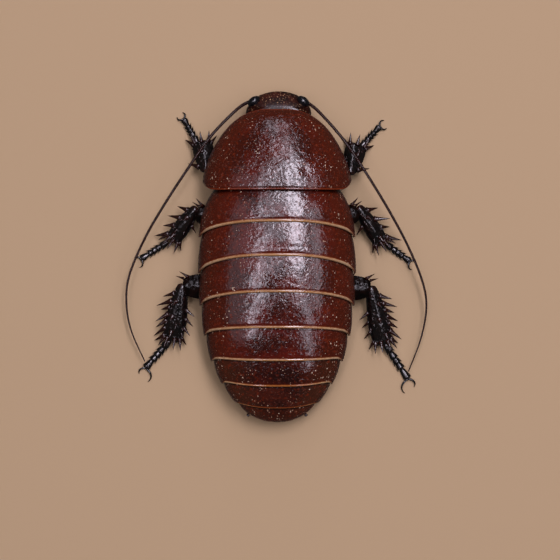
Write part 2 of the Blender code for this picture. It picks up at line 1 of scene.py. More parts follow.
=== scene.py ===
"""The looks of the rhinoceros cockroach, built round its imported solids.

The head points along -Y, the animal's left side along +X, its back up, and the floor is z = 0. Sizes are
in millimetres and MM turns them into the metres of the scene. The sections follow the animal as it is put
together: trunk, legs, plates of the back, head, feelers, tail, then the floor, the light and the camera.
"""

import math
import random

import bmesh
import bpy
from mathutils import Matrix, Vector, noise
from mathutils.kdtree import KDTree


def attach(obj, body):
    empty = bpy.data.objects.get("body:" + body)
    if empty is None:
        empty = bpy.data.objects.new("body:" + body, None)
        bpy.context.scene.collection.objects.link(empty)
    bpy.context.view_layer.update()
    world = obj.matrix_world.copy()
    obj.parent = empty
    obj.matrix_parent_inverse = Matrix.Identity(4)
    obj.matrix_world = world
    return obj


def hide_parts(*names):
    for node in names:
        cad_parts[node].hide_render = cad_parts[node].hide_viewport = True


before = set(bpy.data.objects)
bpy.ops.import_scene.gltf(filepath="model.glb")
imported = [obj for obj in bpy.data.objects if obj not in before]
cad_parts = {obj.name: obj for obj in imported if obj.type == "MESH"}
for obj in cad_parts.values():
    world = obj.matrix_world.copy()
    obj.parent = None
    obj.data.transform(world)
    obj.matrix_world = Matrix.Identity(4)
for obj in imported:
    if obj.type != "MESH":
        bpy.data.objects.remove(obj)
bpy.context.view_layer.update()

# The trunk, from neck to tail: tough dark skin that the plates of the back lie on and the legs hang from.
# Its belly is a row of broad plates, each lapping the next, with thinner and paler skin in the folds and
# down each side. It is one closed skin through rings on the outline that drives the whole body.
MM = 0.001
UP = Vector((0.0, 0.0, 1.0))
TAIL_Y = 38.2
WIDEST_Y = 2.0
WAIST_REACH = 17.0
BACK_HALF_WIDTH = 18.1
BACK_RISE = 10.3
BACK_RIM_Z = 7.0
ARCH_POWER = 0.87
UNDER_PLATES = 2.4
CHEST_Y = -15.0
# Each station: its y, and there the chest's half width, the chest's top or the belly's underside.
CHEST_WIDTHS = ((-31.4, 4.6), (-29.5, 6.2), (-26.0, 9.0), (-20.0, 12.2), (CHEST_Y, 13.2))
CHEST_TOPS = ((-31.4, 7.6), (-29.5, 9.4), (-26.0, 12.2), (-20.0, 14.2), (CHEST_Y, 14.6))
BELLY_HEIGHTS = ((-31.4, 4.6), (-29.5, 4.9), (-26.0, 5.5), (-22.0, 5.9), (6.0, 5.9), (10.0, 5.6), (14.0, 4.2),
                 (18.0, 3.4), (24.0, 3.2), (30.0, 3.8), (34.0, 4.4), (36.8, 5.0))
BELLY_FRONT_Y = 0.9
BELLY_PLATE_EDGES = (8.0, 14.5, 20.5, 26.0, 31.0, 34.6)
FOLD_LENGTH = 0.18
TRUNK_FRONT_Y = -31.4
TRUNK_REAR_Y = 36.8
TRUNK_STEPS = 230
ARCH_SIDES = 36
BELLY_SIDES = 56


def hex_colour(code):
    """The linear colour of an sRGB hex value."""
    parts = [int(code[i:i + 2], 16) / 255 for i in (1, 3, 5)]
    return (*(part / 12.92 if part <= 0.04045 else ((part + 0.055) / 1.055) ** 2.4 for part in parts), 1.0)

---

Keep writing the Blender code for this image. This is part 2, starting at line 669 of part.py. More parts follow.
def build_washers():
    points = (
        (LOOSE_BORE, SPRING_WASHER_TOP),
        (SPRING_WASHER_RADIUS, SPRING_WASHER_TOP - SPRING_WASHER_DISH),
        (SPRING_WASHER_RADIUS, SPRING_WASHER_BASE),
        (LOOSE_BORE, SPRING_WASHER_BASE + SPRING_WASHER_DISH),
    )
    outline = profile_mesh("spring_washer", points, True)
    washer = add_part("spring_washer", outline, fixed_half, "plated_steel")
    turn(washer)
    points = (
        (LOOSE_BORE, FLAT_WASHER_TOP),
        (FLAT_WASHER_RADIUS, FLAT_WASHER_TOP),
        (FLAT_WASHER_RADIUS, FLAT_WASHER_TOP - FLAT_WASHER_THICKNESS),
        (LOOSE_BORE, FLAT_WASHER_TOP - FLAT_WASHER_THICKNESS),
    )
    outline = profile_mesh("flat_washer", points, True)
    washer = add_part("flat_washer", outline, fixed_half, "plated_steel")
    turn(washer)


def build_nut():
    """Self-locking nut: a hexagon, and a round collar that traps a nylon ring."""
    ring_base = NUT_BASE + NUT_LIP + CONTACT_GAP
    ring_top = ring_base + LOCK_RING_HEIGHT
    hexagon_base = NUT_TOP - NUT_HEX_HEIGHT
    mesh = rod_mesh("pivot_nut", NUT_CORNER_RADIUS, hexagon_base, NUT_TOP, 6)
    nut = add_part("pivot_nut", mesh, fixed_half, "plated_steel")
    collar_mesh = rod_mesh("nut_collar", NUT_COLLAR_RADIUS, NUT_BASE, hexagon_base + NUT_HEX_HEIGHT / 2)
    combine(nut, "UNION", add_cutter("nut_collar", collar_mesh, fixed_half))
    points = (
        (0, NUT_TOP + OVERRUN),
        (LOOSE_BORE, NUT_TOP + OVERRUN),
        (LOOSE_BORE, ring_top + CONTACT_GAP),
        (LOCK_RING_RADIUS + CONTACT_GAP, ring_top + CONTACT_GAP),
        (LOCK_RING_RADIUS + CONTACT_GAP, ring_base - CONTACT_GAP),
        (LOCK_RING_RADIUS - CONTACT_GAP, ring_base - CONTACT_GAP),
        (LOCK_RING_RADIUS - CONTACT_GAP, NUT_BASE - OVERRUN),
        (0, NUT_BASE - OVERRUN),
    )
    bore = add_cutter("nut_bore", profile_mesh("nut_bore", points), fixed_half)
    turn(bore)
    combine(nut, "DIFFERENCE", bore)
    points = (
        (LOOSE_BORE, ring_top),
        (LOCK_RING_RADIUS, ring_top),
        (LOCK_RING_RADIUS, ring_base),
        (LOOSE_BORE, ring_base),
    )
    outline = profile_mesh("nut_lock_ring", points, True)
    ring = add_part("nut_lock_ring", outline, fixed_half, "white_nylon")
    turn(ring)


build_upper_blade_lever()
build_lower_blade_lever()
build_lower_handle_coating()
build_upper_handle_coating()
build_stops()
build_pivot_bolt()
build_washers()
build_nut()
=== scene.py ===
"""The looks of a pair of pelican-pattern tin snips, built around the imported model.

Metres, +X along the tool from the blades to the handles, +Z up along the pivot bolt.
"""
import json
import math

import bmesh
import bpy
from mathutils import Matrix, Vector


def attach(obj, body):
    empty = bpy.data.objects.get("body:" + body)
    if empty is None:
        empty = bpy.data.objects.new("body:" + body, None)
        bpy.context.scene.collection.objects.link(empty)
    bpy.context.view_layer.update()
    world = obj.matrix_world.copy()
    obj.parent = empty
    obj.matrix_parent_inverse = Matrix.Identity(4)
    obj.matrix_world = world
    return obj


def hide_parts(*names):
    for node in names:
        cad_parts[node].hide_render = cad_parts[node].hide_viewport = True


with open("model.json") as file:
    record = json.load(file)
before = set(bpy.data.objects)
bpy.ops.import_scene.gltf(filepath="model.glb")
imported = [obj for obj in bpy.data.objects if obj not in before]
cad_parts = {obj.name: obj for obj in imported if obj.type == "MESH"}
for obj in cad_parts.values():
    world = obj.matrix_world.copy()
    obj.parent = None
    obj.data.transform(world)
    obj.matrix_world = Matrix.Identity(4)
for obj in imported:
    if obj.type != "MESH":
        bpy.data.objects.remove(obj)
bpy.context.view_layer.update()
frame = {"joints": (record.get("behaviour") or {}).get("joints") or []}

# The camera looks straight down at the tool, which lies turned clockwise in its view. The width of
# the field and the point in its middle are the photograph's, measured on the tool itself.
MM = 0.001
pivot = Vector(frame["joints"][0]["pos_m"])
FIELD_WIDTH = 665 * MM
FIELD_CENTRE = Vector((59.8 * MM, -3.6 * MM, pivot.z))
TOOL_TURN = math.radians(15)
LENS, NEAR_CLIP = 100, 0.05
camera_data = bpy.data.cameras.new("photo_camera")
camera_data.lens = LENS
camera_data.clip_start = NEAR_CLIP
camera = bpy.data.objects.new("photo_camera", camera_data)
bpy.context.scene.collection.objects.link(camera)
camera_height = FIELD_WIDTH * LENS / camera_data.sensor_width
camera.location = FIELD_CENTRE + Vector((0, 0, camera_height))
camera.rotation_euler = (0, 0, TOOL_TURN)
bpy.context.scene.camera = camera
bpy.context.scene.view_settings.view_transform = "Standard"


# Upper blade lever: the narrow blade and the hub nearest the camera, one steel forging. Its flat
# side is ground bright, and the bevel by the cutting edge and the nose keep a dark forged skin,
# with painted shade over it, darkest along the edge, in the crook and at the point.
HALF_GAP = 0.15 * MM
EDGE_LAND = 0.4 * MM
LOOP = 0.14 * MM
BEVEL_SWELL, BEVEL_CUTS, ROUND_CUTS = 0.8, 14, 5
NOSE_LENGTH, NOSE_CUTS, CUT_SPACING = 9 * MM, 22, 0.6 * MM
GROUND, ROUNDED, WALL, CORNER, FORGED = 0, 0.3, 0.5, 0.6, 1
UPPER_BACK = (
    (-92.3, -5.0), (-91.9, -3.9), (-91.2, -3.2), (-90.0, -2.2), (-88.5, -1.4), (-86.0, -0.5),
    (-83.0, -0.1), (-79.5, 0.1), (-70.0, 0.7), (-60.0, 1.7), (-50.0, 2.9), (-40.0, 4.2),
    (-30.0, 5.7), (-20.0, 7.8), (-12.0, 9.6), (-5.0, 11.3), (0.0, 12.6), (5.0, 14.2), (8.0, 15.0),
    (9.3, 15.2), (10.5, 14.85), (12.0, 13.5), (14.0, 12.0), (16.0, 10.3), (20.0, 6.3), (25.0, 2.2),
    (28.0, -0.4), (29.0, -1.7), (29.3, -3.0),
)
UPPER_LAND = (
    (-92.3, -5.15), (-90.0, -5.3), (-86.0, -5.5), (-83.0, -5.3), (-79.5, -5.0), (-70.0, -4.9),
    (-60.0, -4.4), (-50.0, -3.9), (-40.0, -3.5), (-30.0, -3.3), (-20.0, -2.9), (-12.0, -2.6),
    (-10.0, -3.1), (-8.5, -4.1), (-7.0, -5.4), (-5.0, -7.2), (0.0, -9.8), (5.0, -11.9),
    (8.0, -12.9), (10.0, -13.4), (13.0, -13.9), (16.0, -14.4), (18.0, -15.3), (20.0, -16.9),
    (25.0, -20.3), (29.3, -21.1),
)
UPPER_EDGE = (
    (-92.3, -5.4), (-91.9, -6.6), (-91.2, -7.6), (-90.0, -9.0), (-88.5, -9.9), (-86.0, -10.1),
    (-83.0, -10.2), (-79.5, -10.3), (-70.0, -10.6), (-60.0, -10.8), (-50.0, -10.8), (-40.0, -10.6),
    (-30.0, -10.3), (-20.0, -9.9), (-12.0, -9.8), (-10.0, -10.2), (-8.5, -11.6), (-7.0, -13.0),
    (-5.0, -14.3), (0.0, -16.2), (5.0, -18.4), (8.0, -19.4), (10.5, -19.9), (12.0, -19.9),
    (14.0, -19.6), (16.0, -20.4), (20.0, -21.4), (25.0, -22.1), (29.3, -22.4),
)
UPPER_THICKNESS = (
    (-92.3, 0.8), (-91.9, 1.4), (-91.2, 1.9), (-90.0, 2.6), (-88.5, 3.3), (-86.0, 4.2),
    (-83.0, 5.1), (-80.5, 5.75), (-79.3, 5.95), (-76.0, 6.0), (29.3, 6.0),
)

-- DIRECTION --
In the listing above, locate the line containing "Write part 2" and the line containing "its imported solids.". Transcribe those two lines and everything between them, exactly as written.

-- RESPONSE BELOW --
Write part 2 of the Blender code for this picture. It picks up at line 1 of scene.py. More parts follow.
=== scene.py ===
"""The looks of the rhinoceros cockroach, built round its imported solids.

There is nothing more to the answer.